I’m not even sure what to say about this book. It’s the story of 23-year-old Lily, living on her own in Boston, who dreams of opening her own flower shop. She meets a gorgeous neurosurgeon on the roof of a building one night, and they start a game of “naked truths”, where they tell each other major secrets that they wouldn’t normally share with anyone. He’s not a relationship guy at all, but one of his naked truths is that he’d be happy to have a one-night stand with her (although he doesn’t phrase it quite that way). She’s looking for love, not sex, so it’s a no… but she’s mighty tempted.
As their paths continue to cross, the attraction grows, and eventually they do fall into a passionate relationship, but there are all sorts of warning signs.
Oh, why am I bothering to recap this book? Here’s what you need to know (spoilers ahead!):
- Lily grew up with an abusive father who regularly beat, berated, and raped her mother.
- Lily’s never forgotten her first love.
- Ryle does a lot of love-bombing, and bursts into violence when he’s angry (although he claims that he blacks out when it happens)
- Ryle is physically abusive to Lily, and she eventually leaves him, even though she loves him.
So much of the plot makes no sense. Randomly moving from least offensive to much more offensive… Lily’s flower shop, for one thing — she opens a business in Boston, with no business plan or firm idea of what to do, has a ridiculous description of the aesthetic she’s going for, and yet is instantly, wildly successful.
Ryle’s sister becomes Lily’s best friend and first employee, totally redecorates Lily’s business, and provides whatever Lily needs, whenever she needs. She’s also described as never having had a job in her life, because her husband struck it mega-rich in tech… but really, she’s a grown woman who’s been rich for only a few years and never even had a part-time job?
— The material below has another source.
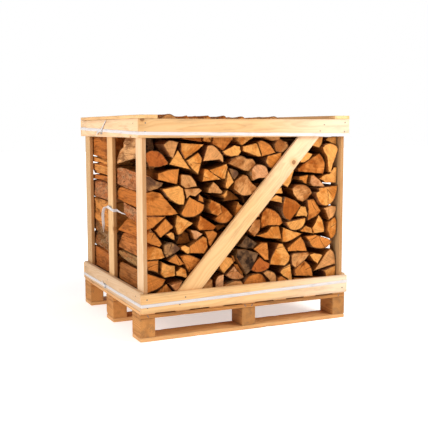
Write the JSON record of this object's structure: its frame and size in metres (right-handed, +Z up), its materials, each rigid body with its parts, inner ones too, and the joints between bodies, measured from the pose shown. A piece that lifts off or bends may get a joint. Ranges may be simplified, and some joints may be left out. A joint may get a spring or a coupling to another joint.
{
  "type": "crate of firewood on a pallet",
  "caption": "Slatted softwood crate of split firewood on a four-way pallet, with stacked logs in two rows, diagonal braces and woven straps with wire buckles.",
  "frame": {"origin": "on the floor under the middle of the pallet", "axes": "+X along the long side, -Y towards the front with the sawn log ends and the brace, +Z up"},
  "size_m": [1.2088, 1.0426, 1.115],
  "materials": {
    "pallet_board": "rough sawn pine, orange with age and handling",
    "pallet_block": "rough sawn end grain and side grain blocks",
    "crate_board": "fresh sawn pale pine, planed faces, rough edges",
    "firewood": "sawn ends, torn split faces and bark",
    "strap_tape": "white woven polyester cord strap",
    "buckle_wire": "galvanised bent wire"
  },
  "bodies": {
    "root": {"bottom_board_front": "pallet_board", "block_front_left": "pallet_block", "block_front_centre": "pallet_block", "block_front_right": "pallet_block", "stringer_front": "pallet_board", "bottom_board_middle": "pallet_board", "block_middle_left": "pallet_block", "block_middle_centre": "pallet_block", "block_middle_right": "pallet_block", "stringer_middle": "pallet_board", "bottom_board_back": "pallet_board", "block_back_left": "pallet_block", "block_back_centre": "pallet_block", "block_back_right": "pallet_block", "stringer_back": "pallet_board", "deck_board_1": "pallet_board", "deck_board_2": "pallet_board", "deck_board_3": "pallet_board", "deck_board_4": "pallet_board", "deck_board_5": "pallet_board", "deck_board_6": "pallet_board", "deck_board_7": "pallet_board", "rail_bottom_front": "crate_board", "rail_top_front": "crate_board", "rail_bottom_back": "crate_board", "rail_top_back": "crate_board", "rail_bottom_left": "crate_board", "rail_top_left": "crate_board", "rail_bottom_right": "crate_board", "rail_top_right": "crate_board", "cap_left": "crate_board", "post_left_front": "crate_board", "post_left_middle": "crate_board", "post_left_back": "crate_board", "cap_right": "crate_board", "post_right_front": "crate_board", "post_right_middle": "crate_board", "post_right_back": "crate_board", "brace_front": "crate_board", "brace_back": "crate_board", "log_stack_front": "firewood", "log_stack_back": "firewood", "top_log_front_1": "firewood", "top_log_front_2": "firewood", "top_log_front_3": "firewood", "top_log_front_4": "firewood", "top_log_front_5": "firewood", "top_log_front_6": "firewood", "top_log_back_1": "firewood", "top_log_back_2": "firewood", "top_log_back_3": "firewood", "top_log_back_4": "firewood", "top_log_back_5": "firewood", "strap_top": "strap_tape", "buckle_top": "buckle_wire", "strap_bottom": "strap_tape", "buckle_bottom": "buckle_wire", "strap_middle": "strap_tape", "buckle_middle": "buckle_wire", "strap_tail": "strap_tape"}
  },
  "joints": []
}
Lily’s teenaged diaries are written as letters to Ellen DeGeneres. Why? There’s a reason provided, but it’s odd and unnecessary. We learn about her relationship with Atlas through these diaries, which later become something that ignites Ryle’s rage. (Also, the author seems to gloss over the fact that 15-year-old Lily enters into a romantic and sexual relationship with an 18-year-old, I guess because he’s so special and awesome? Just, no.)
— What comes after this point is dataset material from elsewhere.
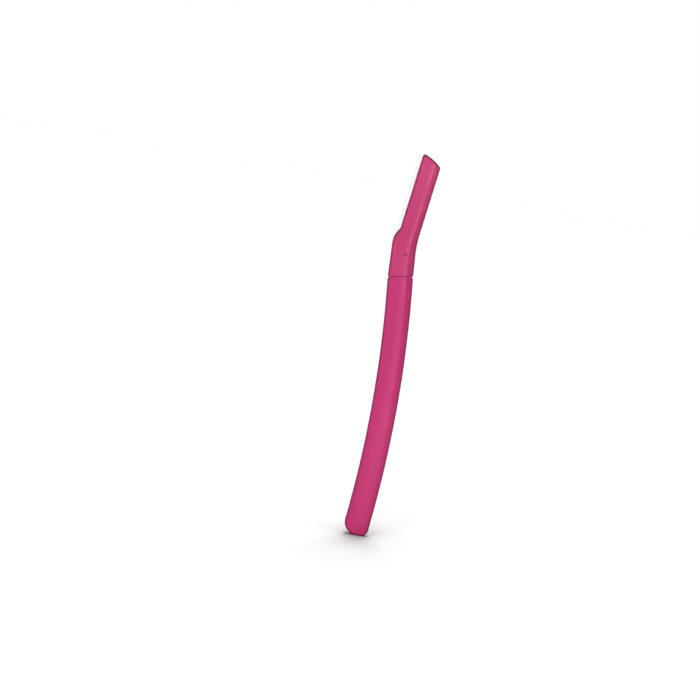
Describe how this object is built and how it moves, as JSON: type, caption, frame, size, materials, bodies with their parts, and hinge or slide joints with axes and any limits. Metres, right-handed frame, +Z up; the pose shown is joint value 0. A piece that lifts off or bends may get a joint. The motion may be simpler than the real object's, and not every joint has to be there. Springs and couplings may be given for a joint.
{
  "type": "eyebrow razor",
  "caption": "Slim bowed razor for the brows: plug-in head bent back from the handle, with a short blade behind a slotted foil guard and a slanted tip.",
  "frame": {"origin": "grip point, on the handle's centreline where it bows out furthest", "axes": "+Z up along the razor to the head, +X to the spine and -X to the cutting edge, broad faces along -Y (front) and +Y (back)"},
  "size_m": [0.0133, 0.0048, 0.1499],
  "materials": {
    "plastic": "pink moulded polypropylene, semi-gloss",
    "blade_steel": "stainless strip, ground edge",
    "guard_steel": "bright stainless foil"
  },
  "bodies": {
    "handle": {"handle": "plastic"},
    "head": {"head": "plastic", "blade": "blade_steel", "blade_guard": "guard_steel"}
  },
  "joints": [
    {"name": "head_pull", "type": "slide", "parent": "handle", "child": "head", "axis": [-0.0698, 0, 0.9976], "range_m": [0, 0.013]}
  ]
}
After Ryle hits Lily for the first time, she forgives him after warning him that if anything like that every happens again, she’ll dump him. And then they move forward, and all is well and happy and she’s super in love, and they even have a spur-of-the-moment wedding in Las Vegas… but at no point does relationship counseling get mentioned.
We eventually learn about the childhood trauma that’s shaped Ryle, but if his anger is so uncontrollable, how does he function as a neurosurgeon?
Okay, that’s enough rambling. I did not enjoy this book, so why did I give it 2 stars?
If you’d asked me early on, I would have said that 1 star, or maybe 1.5, would be the highest I’d go, and despite how awful I think most of the book is, it was oddly compelling too. My experience reading It Ends with Us was similar to my experience reading Fifty Shades of Grey (yes, I read it…) — I was aware that it was not good, but I also wanted to see where the story went.
I will say that by the end, I could see how the messaging around domestic violence and the exploration of the emotions involved could be important to share. Lily absolutely loves Ryle, and through her first-person narration, we see the inner turmoil she goes through in trying to sort out her love for her husband, dealing with the memories of what she witnessed in her parents’ marriage, and understanding what safety and trust mean for her going forward.
Still, the ending of the book leaves Lily and Ryle in a place that feels unrealistically positive. They’re divorced, but share a child, and their custody arrangements seem courteous… but how does Lily know that she can trust Ryle with their baby? She makes the decision to leave him to end the cycle of violence that she experienced and to create a healthy life for her daughter, but how does that ensure that his anger won’t explode in the future, with Lily, her daughter, or someone else?
Finally, I’ll just mention that the sex scenes earlier in the book, when they’re first falling in love, are unappealingly explicit. There’s one in particular, where he uses a stethoscope to monitor her racing heart rate as she gets more and more into it — I’m sure it’s meant to be hot, but it’s actually just icky.
Clearly, I did not like this book. But I finished it, and it held my attention… so 2 stars seems fair.
And — I hate to even admit this — I’m probably going to read the follow up book (It Starts with Us) too. Maybe some of my complaints will be addressed! Maybe I just need to see if it’s as ridiculous as this one is. Maybe I just can’t help gawking at a train wreck.